Kostin expects the tide to continue, with mutual funds forecast to sell a net $50 billion this year.
There are multiple possible explanations for the selling. Some retail investors may simply be raising cash, while the outflow from mutual funds comes amid a pronounced move from actively managed funds and into passively managed ETF products.
However, the bearish sentiment during the current rally is harder to figure.
The most recent survey from the American Association of Individual Investors puts the bulls at just 31.2 percent, well below the long-term average of 38.5 percent. Bearishness came down from 46.5 percent the week before to 38.7 percent, but remains above the average.
"There's a lot of concern that stocks have just run too far, too fast, without a break," said Charles Rotblut, vice president and editor of the AAII Journal.
Contrast that with the Investors Intelligence survey of market professionals that just two weeks ago had bullishness at a 30-year high, and the disparity becomes even clearer.
It may just be that the institutional crowd has more of a stomach for all of the political volatility happening in Washington.
"Those two behaviors are really detached, because an institutional investor is looking specifically at how is the overall economy going to do, and an individual is looking at their own comfort," said Michael Kresh, managing member of Creative Wealth Management, a boutique firm based in Islip, New York. "This isn't a fear of the market, this is fear of what's going on in Washington and how that's going to come out."
Kresh said his clients' political stances definitely lean to the left, and they worry that Trump's seemingly daily controversies are going to eat into their investments and retirement funds.
"What's happening here is there's a strong issue with the news out of Washington," he added. "Although the institutional player believes that the administration is going to be very beneficial for the market as they cut back regulations and everything else, individuals are becoming more uncomfortable with a lot of the infighting issues."
The good news for those who have stuck it out in the market is there should be plenty of institutional cash around to continue to push up stock prices.
Goldman forecasts that corporations will be buying about $700 billion worth of shares this year.
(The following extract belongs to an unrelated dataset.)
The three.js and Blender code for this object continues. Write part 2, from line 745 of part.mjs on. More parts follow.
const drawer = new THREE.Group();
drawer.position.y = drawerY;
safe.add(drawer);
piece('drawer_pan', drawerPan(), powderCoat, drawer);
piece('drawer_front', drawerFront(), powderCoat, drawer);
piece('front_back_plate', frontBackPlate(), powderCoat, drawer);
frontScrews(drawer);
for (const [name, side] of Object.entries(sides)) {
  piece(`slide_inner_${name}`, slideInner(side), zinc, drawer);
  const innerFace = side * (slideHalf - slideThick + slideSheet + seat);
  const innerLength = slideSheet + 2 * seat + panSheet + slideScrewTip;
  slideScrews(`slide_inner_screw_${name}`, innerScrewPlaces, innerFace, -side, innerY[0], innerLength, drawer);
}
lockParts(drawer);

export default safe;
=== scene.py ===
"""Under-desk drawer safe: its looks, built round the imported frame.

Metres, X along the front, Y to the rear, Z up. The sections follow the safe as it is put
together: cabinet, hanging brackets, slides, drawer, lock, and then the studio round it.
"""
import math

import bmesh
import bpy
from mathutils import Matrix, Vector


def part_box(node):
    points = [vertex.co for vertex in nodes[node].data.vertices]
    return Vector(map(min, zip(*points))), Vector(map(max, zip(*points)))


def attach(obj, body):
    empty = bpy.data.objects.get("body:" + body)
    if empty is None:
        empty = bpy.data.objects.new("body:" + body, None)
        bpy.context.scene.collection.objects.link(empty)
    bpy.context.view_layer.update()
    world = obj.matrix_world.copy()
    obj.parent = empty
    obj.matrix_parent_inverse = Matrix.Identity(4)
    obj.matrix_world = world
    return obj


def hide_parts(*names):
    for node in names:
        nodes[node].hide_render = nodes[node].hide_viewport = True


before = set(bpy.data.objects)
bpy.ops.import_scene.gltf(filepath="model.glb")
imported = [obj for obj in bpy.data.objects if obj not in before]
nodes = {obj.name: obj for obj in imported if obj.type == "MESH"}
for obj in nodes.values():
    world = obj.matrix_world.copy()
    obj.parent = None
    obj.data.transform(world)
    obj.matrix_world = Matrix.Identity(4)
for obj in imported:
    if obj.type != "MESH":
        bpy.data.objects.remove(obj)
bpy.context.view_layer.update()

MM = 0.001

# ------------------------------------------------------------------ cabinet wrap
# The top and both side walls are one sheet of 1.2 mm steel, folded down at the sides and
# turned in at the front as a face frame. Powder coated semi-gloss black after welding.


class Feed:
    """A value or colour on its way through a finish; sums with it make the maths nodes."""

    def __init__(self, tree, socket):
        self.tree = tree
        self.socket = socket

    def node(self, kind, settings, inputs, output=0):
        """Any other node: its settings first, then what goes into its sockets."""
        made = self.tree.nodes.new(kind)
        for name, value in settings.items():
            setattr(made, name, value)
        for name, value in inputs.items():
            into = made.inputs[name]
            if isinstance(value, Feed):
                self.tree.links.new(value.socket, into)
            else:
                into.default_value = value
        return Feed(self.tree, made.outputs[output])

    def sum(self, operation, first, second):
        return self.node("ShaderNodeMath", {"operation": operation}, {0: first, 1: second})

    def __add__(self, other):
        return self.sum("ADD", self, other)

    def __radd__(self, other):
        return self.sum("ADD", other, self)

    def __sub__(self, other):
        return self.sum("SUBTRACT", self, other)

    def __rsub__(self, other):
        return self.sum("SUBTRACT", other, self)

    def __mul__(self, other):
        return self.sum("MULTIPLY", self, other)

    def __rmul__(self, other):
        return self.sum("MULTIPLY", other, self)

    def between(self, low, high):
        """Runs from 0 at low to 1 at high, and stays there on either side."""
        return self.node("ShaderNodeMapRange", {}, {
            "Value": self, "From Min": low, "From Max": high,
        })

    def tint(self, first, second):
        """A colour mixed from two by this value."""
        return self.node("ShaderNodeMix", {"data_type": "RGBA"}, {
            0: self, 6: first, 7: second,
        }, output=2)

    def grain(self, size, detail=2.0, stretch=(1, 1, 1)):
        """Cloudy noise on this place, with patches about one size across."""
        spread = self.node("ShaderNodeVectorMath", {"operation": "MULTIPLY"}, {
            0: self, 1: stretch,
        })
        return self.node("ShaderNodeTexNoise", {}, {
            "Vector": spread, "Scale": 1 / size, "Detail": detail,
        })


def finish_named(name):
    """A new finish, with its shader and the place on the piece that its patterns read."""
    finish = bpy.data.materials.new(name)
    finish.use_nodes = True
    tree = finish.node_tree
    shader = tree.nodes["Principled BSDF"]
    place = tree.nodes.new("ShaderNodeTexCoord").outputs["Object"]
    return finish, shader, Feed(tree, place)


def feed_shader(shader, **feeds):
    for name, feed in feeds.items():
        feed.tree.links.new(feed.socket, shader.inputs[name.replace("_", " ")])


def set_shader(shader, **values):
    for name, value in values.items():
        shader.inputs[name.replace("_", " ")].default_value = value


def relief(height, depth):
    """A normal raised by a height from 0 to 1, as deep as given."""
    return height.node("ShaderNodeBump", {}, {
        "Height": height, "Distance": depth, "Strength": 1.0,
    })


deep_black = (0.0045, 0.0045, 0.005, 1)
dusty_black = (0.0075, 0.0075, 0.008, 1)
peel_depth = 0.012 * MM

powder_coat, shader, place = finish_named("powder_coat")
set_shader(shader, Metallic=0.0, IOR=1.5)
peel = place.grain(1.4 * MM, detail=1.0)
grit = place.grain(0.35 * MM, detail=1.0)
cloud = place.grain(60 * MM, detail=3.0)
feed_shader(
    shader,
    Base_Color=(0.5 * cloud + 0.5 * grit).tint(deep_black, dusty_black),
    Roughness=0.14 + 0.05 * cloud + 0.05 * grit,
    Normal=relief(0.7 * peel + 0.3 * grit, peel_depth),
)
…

Net equity purchases from corporations and ETFs in 2016 totaled $584 billion and $188 billion, respectively.
That the retail crowd still isn't ready to dive into the market carries some silver lining. Usually, strong retail participation signals a bull market has expended nearly all its energy. The downside is that it also points to the disturbing historical trend of individual investors buying high and selling low.
"There's a love-hate relationship when that happens. Professionals know that's the beginning of the end," said Mitch Goldberg, president of ClientFirst Strategy, also a boutique firm, in Dix Hills, New York. "If you're into risk management, this is not a happy time."
Based on what he's gleaned from his own clients, Goldberg predicts that the sentiment surveys are going to turn soon.
"I see the interest in equities rising now," he said. "It doesn't necessarily mean a bear market is right around the corner."